Цецилий говорит, что Антифону не известны фигуры мысли, которые он никогда ни искал, ни использовал такие удачные обороты, такие внезапные замены, через посредство которых мы переходим от одного к другому; что он говорил, полностью (соответствовало) его мыслям, без вымысла и околичностей; но естественною связью его мыслей и следствий, которые он извлекал, он поворачивал, так он того хотел, души своих слушателей. Древние риторы, добавляет он, не думали о том, как найти энтимему и ее лучше выразить: все они были заняты заботами достижения своею дикцией энергичности или приятности, гармонии всей своей композиции. Ибо они верили, что это сильное преимущество в ораторском искусстве. Затем тот же Цецилий высказывается в таком роде; когда я говорю, продолжает он, что речи Антифона не содержат фигур, я не претендую на утверждение, что все они совершенно лишены их; потому что мы находим вопрос, пролепсис, и еще кое-что подобное; но я имею в виду, что все это используется редко, к чему он приходит естественным путем, без помощи какого-либо метода, и чего он никогда не знал ни как искусство, ни как заповедь. Это то, что можно заметить и в сочинениях Антифона, и в таковых других риторов того времени; нет, как я уже сказал, полного отсутствия этих фигур; потому что так вряд ли возможно, чтобы в такой длинной речи они не проявились; потому что они не чувствовали ни их горячности, ни их числа, ни их разнообразия, но оправдано, когда говорится об пренебрежении этим искусством древними ораторами.
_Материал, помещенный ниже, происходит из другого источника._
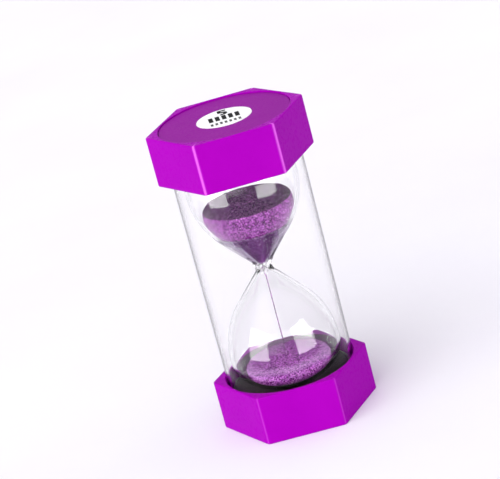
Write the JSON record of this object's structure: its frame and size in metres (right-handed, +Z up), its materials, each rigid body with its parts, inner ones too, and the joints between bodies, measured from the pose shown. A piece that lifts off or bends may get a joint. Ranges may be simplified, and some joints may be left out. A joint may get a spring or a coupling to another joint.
{
  "type": "hourglass",
  "caption": "Sand timer: a two-bulb glass vial of purple sand inside a clear guard tube, closed at each end by a purple hexagonal cap it can stand on.",
  "frame": {"origin": "centre of the face that the timer stands on", "axes": "+Z up along the timer's axis; corners of the hexagonal caps point along X and flats face Y, each cap turned 1.85 degrees one way or the other"},
  "size_m": [0.0504, 0.045, 0.102],
  "materials": {
    "cap_plastic": "smooth moulded, semi-gloss, vivid purple",
    "disc_plastic": "fine satin purple",
    "label_paper": null,
    "glue": "set clear glue",
    "clear_tube": "clear polished acrylic",
    "foam": "black closed-cell foam",
    "vial_glass": "clear blown glass",
    "stopper_rubber": "off-white rubber",
    "sand": "fine purple sand with pale glitter grains"
  },
  "bodies": {
    "root": {"bottom_hex_cap": "cap_plastic", "top_hex_cap": "cap_plastic", "bottom_end_disc": "disc_plastic", "top_end_disc": "disc_plastic", "bottom_label": "label_paper", "top_label": "label_paper", "bottom_glue_ring": "glue", "top_glue_ring": "glue", "outer_tube": "clear_tube", "bottom_cushion": "foam", "top_cushion": "foam", "glass_vial": "vial_glass", "vial_stopper": "stopper_rubber", "sand_upper": "sand", "sand_stream": "sand", "sand_lower": "sand"}
  },
  "joints": []
}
Есть шестьдесят речей, которые несут имя Антифона. Цецилий признает только тридцать пять, другие двадцать пять только предполагает. Это ритор учился, по некоторым данным, у Софила, собственного отца, который был профессиональным софистом; а по Цецилию, у историка Фукидида. Он добавляет, что Антифон часто спорил с Сократом, но не ради спора, но с целью разъяснения вопросов и разгадки истины.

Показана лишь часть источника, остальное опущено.